The members of the Audit Committee holding office in respect of the financial year ended 30 September 2009 were: HR Levin (Chair), APH Jammine, KD Moroka and MI Sacks, each of whom satisfied the membership requirements of the Companies Act.

The Netcare Audit Committee resolved that it will perform the functions required under section 270A(1) on behalf of all the relevant subsidiary companies of Netcare.

In respect of the audit cycle relating to the financial year ended 30 September 2009, the Audit Committee met on 19 November 2008, 13  May 2009 and 22 September 2009.

The head of Netcare Group internal audit as well as Grant Thornton, in their capacity as auditors to Netcare and its South African subsidiaries (the Group), attended and reported at all meetings of the Audit Committee. The Group risk management function was also presented. Executive directors and relevant senior managers attended meetings by invitation.

In the United Kingdom, General Healthcare Group (GHG) operates an independent Audit Committee that reports through the Group Audit Committee. The GHG Audit Committee is chaired by Sir Peter Gershon and has three members, all non-executive directors.

Committee functions

In respect of the audit cycle relating to the financial year ended 30 September 2009, the Audit Committee performed, inter alia, the following functions:

  • reviewed and recommended for approval, interim and annual financial statements and related SENS and press announcements;
  • monitored and reviewed the effectiveness of internal control systems;
  • monitored and reviewed the staffing, work plan, resources and activities of the internal audit function;
  • reviewed and evaluated the effectiveness of the internal audit, financial risk management and compliance functions;
  • reviewed and evaluated reports relating to findings of internal audit investigations and whistleblowing arrangements;
  • reviewed developments in corporate governance in relation to the Audit Committee’s functions;
  • reviewed and, where appropriate, updated the Audit Committee’s own terms of reference; and
  • assessed the effectiveness of the external audit process following the end of the audit cycle.

External auditors

Pursuant to section 270A of the Companies Act, the Audit Committee:

  • nominated for appointment as auditor of the Group and Company under section 270, in respect of the year ended 30 September 2009, the firm of auditors and accountants Grant Thornton, with its audit partner, EFG Dreyer, as designated registered auditor;
  • satisfied itself that both the audit firm and audit partner are independent of the Group and the Company;
  • ensured that the appointment of Grant Thornton and the designated auditor complies with the Companies Act and any other legislation relating to the appointment of auditors;
  • determined the fees of R9 million to be paid to Grant Thornton as well as their terms of engagement in respect of the year ended 30 September 2009;
  • determined the nature and extent of non-audit services which Grant Thornton were permitted to provide to Netcare, amounting to R1 million for the year ended 30 September 2009; and
  • pre-approved, where relevant, proposed contracts with Grant Thornton for the provision of non-audit services to the Company in respect of the financial year ended 30 September 2009.

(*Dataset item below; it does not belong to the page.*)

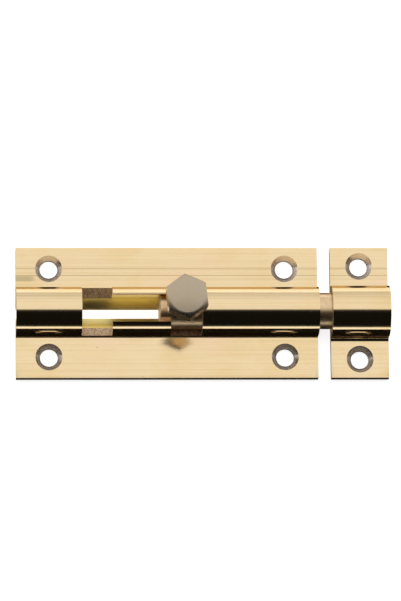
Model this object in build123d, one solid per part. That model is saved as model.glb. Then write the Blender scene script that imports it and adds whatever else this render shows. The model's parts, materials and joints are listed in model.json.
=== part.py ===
from build123d import *
import os
from math import sqrt

# Straight barrel bolt: a case and a keep cut from extruded brass, a round bolt and a hex knob.
# Frame: origin at the centre of the case's back face, +X from the case to the keep, +Z out of
# the plate. The bolt is thrown into the keep and its knob stands straight out. Millimetres.

# plates
CASE_LENGTH = 75.0
PLATE_WIDTH = 33.0
PLATE_THICKNESS = 2.1
KEEP_LENGTH = 14.4
KEEP_GAP = 3.2                  # clear space between the case and the keep
EDGE_BREAK = 0.15               # rounding along the plate's long edges
SAWN_BREAK = 0.12               # chamfer round the sawn ends
CASE_FOOT_FILLET = 0.3          # inside corner between barrel and plate
KEEP_FOOT_FILLET = 1.0

# barrels, open at the back along a narrow slit
AXIS_HEIGHT = 4.55              # bolt axis above the back face
CASE_BARREL_RADIUS = 6.0
CASE_BORE_RADIUS = 4.6
CASE_SLIT_WIDTH = 2.2
KEEP_BARREL_RADIUS = 6.3
KEEP_BORE_RADIUS = 5.0
KEEP_SLIT_WIDTH = 4.4

# knob track in the case's barrel: a slot on the crown between two cross notches
SLOT_WIDTH = 7.0
OPEN_NOTCH_START = -21.25
OPEN_NOTCH_END = -13.7
SHUT_NOTCH_START = 0.7
SHUT_NOTCH_END = 8.5
NOTCH_CUTTER_RADIUS = 8.0
NOTCH_LIP_HEIGHT = 3.65         # where the notch floor meets the barrel's side
OVERCUT = 1.0                   # how far cutters run past the surfaces they cut

# countersunk screw holes
SCREW_RADIUS = 2.2
SINK_RADIUS = 3.35
CASE_SCREW_SPACING_X = 58.6
CASE_SCREW_SPACING_Y = 22.2
KEEP_SCREW_SPACING_Y = 23.4

# bolt
BOLT_RADIUS = 4.5
BOLT_START = -2.1
BOLT_END = 53.5
BOLT_START_CHAMFER = 0.3
BOLT_NOSE_CHAMFER = 0.9

# knob, with heights counted along its own axis from the bolt axis
KNOB_X = 3.85
SADDLE_GAP = 0.04               # between the bolt and the foot that turns round it
THREAD_CREST_RADIUS = 3.0
THREAD_ROOT_RADIUS = 2.55
THREAD_PITCH = 0.8
THREAD_RINGS = 3
THREAD_FLAT = 0.1               # width of each root and crest
THREAD_TOP = 5.55
STEM_FOOT_BREAK = 0.15
STEM_FOOT_RADIUS = 2.83
STEM_TOP_RADIUS = 3.18
STEM_TOP = 12.1
FLARE_MIDDLE_RADIUS = 3.62
FLARE_MIDDLE = 13.75
FLARE_END_RADIUS = 4.65
FLARE_END = 15.0
HEX_ACROSS_FLATS = 9.65
HEX_TURN = 6.3                  # degrees about the knob's axis
BLANK_RADIUS = 6.2              # round bar that the hexagon is milled from
HEX_CORNER_BOTTOM = 15.9
HEX_CORNER_TOP = 20.65
KNOB_RIM = 21.2
KNOB_RIM_RADIUS = 4.5
KNOB_TOP = 21.45

keep_start = CASE_LENGTH / 2 + KEEP_GAP
keep_middle = keep_start + KEEP_LENGTH / 2
hex_corner_radius = HEX_ACROSS_FLATS / sqrt(3)
dome_height = KNOB_TOP - KNOB_RIM
dome_radius = (KNOB_RIM_RADIUS ** 2 + dome_height ** 2) / (2 * dome_height)
along_x = Plane.YZ              # sketches in Y and Z, extruded along +X


def arch(radius):
    """Outer barrel section: upright sides up to the axis, then a half circle."""
    sides = Pos(0, AXIS_HEIGHT / 2) * Rectangle(2 * radius, AXIS_HEIGHT)
    crown = Pos(0, AXIS_HEIGHT) * Circle(radius)
    back = Pos(0, -radius) * Rectangle(3 * radius, 2 * radius)
    return sides + crown - back


def section(barrel_radius, bore_radius, slit_width, foot_fillet):
    """Section of the extrusion: plate and barrel in one, bored and slit."""
    plate = Pos(0, PLATE_THICKNESS / 2) * Rectangle(PLATE_WIDTH, PLATE_THICKNESS)
    outline = plate + arch(barrel_radius)
    feet = [v for v in outline.vertices()
            if abs(v.Y - PLATE_THICKNESS) < 0.01 and abs(abs(v.X) - barrel_radius) < 0.01]
    outline = fillet(feet, foot_fillet)
    corners = [v for v in outline.vertices() if abs(abs(v.X) - PLATE_WIDTH / 2) < 0.01]
    outline = fillet(corners, EDGE_BREAK)
    bore = Pos(0, AXIS_HEIGHT) * Circle(bore_radius)
    slit = Pos(0, (AXIS_HEIGHT - OVERCUT) / 2) * Rectangle(slit_width, AXIS_HEIGHT + OVERCUT)
    return outline - bore - slit


def extrusion(start, length, barrel_radius, bore_radius, slit_width, foot_fillet):
    """A length of the section, with its sawn ends deburred."""
    outline = section(barrel_radius, bore_radius, slit_width, foot_fillet)
    body = Pos(start, 0, 0) * extrude(along_x * outline, length)
    ends = body.faces().filter_by(Axis.X)
    rims = [e for face in ends for e in face.outer_wire().edges()
            if e.center().Z > 0.02 and not on_bore(e, bore_radius)]
    return chamfer(rims, SAWN_BREAK)


def on_bore(edge, bore_radius):
    """True for the bore's circle and the slit's short walls."""
    middle = edge @ 0.5
    reach = sqrt(middle.Y ** 2 + (middle.Z - AXIS_HEIGHT) ** 2)
    return reach < bore_radius + 0.01 or (abs(middle.Y) < bore_radius / 2 and middle.Z < 1)


def screw_hole(x, y):
    """Cutter for one countersunk screw hole."""
    sink_depth = SINK_RADIUS - SCREW_RADIUS
    shank = Pos(x, y, 0) * Cylinder(SCREW_RADIUS, 4 * PLATE_THICKNESS)
    cone = Cone(SCREW_RADIUS, SINK_RADIUS + OVERCUT, sink_depth + OVERCUT)
    floor = PLATE_THICKNESS - sink_depth
    return shank + Pos(x, y, floor + (sink_depth + OVERCUT) / 2) * cone


def notch(start, end):
    """Cutter for a cross notch: a disc milled down over the barrel."""
    reach = sqrt(NOTCH_CUTTER_RADIUS ** 2 - CASE_BARREL_RADIUS ** 2)
    disc = Cylinder(NOTCH_CUTTER_RADIUS, end - start)
    middle = Vector((start + end) / 2, 0, NOTCH_LIP_HEIGHT + reach)
    return Pos(middle) * Rot(0, 90, 0) * disc


def make_case():
    body = extrusion(-CASE_LENGTH / 2, CASE_LENGTH,
                     CASE_BARREL_RADIUS, CASE_BORE_RADIUS, CASE_SLIT_WIDTH, CASE_FOOT_FILLET)
    body -= notch(OPEN_NOTCH_START, OPEN_NOTCH_END)
    body -= notch(SHUT_NOTCH_START, SHUT_NOTCH_END)
    slot_length = SHUT_NOTCH_START - OPEN_NOTCH_END + 2 * OVERCUT
    slot_height = CASE_BARREL_RADIUS + OVERCUT
    slot = Box(slot_length, SLOT_WIDTH, slot_height)
    slot_middle = (OPEN_NOTCH_END + SHUT_NOTCH_START) / 2
    body -= Pos(slot_middle, 0, AXIS_HEIGHT + slot_height / 2) * slot
    for x in (-CASE_SCREW_SPACING_X / 2, CASE_SCREW_SPACING_X / 2):
        for y in (-CASE_SCREW_SPACING_Y / 2, CASE_SCREW_SPACING_Y / 2):
            body -= screw_hole(x, y)
    return body


def make_keep():
    body = extrusion(keep_start, KEEP_LENGTH,
                     KEEP_BARREL_RADIUS, KEEP_BORE_RADIUS, KEEP_SLIT_WIDTH, KEEP_FOOT_FILLET)
    for y in (-KEEP_SCREW_SPACING_Y / 2, KEEP_SCREW_SPACING_Y / 2):
        body -= screw_hole(keep_middle, y)
    return body


def make_bolt():
    """Plain round bar, the same all round, so it looks the same however far it has turned."""
    bar = Rot(0, 90, 0) * Cylinder(BOLT_RADIUS, BOLT_END - BOLT_START)
    bar = Pos((BOLT_START + BOLT_END) / 2, 0, AXIS_HEIGHT) * bar
    tail = bar.edges().filter_by(GeomType.CIRCLE).sort_by(Axis.X)[0]
    bar = chamfer(tail, BOLT_START_CHAMFER)
    nose = bar.edges().filter_by(GeomType.CIRCLE).sort_by(Axis.X)[-1]
    return chamfer(nose, BOLT_NOSE_CHAMFER)


def on_line(radius, height, corner_height):
    """Height at the blank's radius of the bevel that passes through a hexagon corner."""
    slope = (corner_height - height) / (hex_corner_radius - radius)
    return height + slope * (BLANK_RADIUS - radius)


def knob_outline():
    """Half profile of the turned knob, radius along X and height along Y."""
    bottom = THREAD_TOP - THREAD_RINGS * THREAD_PITCH
    points = [(0, bottom)]
    for ring in range(THREAD_RINGS):
        height = bottom + ring * THREAD_PITCH
        crest = height + THREAD_PITCH / 2
        points += [(THREAD_ROOT_RADIUS, height), (THREAD_ROOT_RADIUS, height + THREAD_FLAT),
                   (THREAD_CREST_RADIUS, crest), (THREAD_CREST_RADIUS, crest + THREAD_FLAT)]
    points += [(THREAD_ROOT_RADIUS, THREAD_TOP), (STEM_FOOT_RADIUS - STEM_FOOT_BREAK, THREAD_TOP),
               (STEM_FOOT_RADIUS, THREAD_TOP + STEM_FOOT_BREAK), (STEM_TOP_RADIUS, STEM_TOP)]
    foot = Polyline(*points)
    flare = Spline((STEM_TOP_RADIUS, STEM_TOP), (FLARE_MIDDLE_RADIUS, FLARE_MIDDLE),
                   (FLARE_END_RADIUS, FLARE_END), tangents=[(0.05, 1), (1, 0.75)])
    head = Polyline((FLARE_END_RADIUS, FLARE_END),
                    (BLANK_RADIUS, on_line(FLARE_END_RADIUS, FLARE_END, HEX_CORNER_BOTTOM)),
                    (BLANK_RADIUS, on_line(KNOB_RIM_RADIUS, KNOB_RIM, HEX_CORNER_TOP)),
                    (KNOB_RIM_RADIUS, KNOB_RIM))
    dome_middle = KNOB_TOP - dome_radius + sqrt(dome_radius ** 2 - KNOB_RIM_RADIUS ** 2 / 4)
    dome = ThreePointArc((KNOB_RIM_RADIUS, KNOB_RIM), (KNOB_RIM_RADIUS / 2, dome_middle),
                         (0, KNOB_TOP))
    back = Line((0, KNOB_TOP), (0, bottom))
    return make_face([foot, flare, head, dome, back])


def make_knob():
    """Knob with its foot hollowed to sit round the bolt."""
    turned = revolve(Plane.XZ * knob_outline(), Axis.Z)
    hexagon = RegularPolygon(hex_corner_radius, 6, rotation=HEX_TURN - 90)
    waste = Circle(2 * hex_corner_radius) - hexagon
    milled = turned - extrude(Pos(0, 0, STEM_TOP) * waste, KNOB_TOP - STEM_TOP + OVERCUT)
    saddle = Rot(0, 90, 0) * Cylinder(BOLT_RADIUS + SADDLE_GAP, 4 * THREAD_CREST_RADIUS)
    return Pos(KNOB_X, 0, AXIS_HEIGHT) * (milled - saddle)


parts = {"case": make_case, "keep": make_keep, "bolt": make_bolt, "knob": make_knob}

os.makedirs("parts", exist_ok=True)
for name, make in parts.items():
    shape = make()
    export_step(shape, f"parts/{name}.step")
    print(name, "volume", round(shape.volume, 2), "mm3")
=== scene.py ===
import json
import math

import bmesh
import bpy
from mathutils import Matrix, Vector


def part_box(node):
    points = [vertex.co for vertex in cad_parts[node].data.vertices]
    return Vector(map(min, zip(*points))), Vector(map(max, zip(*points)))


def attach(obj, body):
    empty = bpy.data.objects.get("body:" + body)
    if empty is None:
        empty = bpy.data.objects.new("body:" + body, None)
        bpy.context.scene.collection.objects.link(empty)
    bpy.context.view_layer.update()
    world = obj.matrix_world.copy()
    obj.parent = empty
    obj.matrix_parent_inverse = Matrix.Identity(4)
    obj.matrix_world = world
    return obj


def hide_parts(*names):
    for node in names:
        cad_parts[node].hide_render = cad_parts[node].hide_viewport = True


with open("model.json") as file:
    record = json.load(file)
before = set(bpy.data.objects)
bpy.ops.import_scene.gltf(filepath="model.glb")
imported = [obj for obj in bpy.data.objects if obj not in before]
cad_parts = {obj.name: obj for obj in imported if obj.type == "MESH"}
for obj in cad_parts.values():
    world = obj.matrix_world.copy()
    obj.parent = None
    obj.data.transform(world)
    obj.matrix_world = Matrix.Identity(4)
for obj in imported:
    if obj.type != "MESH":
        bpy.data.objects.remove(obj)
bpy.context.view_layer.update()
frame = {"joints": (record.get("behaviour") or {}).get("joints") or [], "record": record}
mm = 0.001
merge = 1e-5                    # points nearer than this, in millimetres, are one
seam = 1e-4                     # and across a mirror
print("frame loaded")

# places that every piece shares, in millimetres
knobJoint = next(j for j in frame["joints"] if j["name"] == "knob_turn")
knobX = knobJoint["pos_m"][0] / mm
axisHeight = knobJoint["pos_m"][2] / mm
mounts = {m["name"]: m for m in frame["record"]["mounts"]}


def nodeBox(node):
    low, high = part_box(node)
    return low / mm, high / mm


# mesh tools

class Pen:
    # draws a chain of edges in one plane, point by point and arc by arc
    def __init__(self, start):
        self.bm = bmesh.new()
        self.tip = self.bm.verts.new(start)

    def line(self, *points):
        for point in points:
            made = bmesh.ops.extrude_vert_indiv(self.bm, verts=[self.tip])
            self.tip = made["verts"][0]
            self.tip.co = point
        return self

    def arc(self, centre, degrees, axis, steps):
        made = bmesh.ops.spin(self.bm, geom=[self.tip], cent=centre, axis=axis,
                              angle=math.radians(degrees), steps=steps)
        self.tip = next(v for v in made["geom_last"] if isinstance(v, bmesh.types.BMVert))
        return self

    def sweep(self, axisPoint, steps):
        # turns the chain into a closed round shape about a line along Z
        bmesh.ops.spin(self.bm, geom=self.bm.verts[:] + self.bm.edges[:], cent=axisPoint,
                       axis=(0, 0, 1), angle=math.tau, steps=steps, use_merge=True)
        bmesh.ops.remove_doubles(self.bm, verts=self.bm.verts, dist=merge)
        bmesh.ops.recalc_face_normals(self.bm, faces=self.bm.faces)
        return self.bm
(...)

On 18 November 2009, the Audit Committee resolved that:

  • It has no objection to Grant Thornton and the designated registered audit partner, EFG Dreyer, being re-appointed as the Group and Company’s auditor for the financial year ending 30 September 2010, and that it has satisfied itself that both the audit firm and audit partner are independent of the Group and Company.
  • Non-audit services to be rendered by Grant Thornton relating to tax advice, technical accounting advice, audit certification required in respect of commercial paper transactions and other audit certifications as may be required from time to time by regulatory authorities, are pre-approved on the basis that this authority will be reviewed at each Audit Committee meeting.

Deloitte LLP has been appointed as the auditors of GHG. The fees paid to Deloitte for the financial year ended 30 September 2009 amounted to R5 million for audit services and R2 million for other services.

Approval of the report

The Audit Committee considers that it has discharged its functions in terms of its charter and as required by the Companies Act of South Africa.

This report of the Netcare Audit Committee in respect of the financial year ended 30 September 2009 was approved by the Board of directors on 20  November 2009.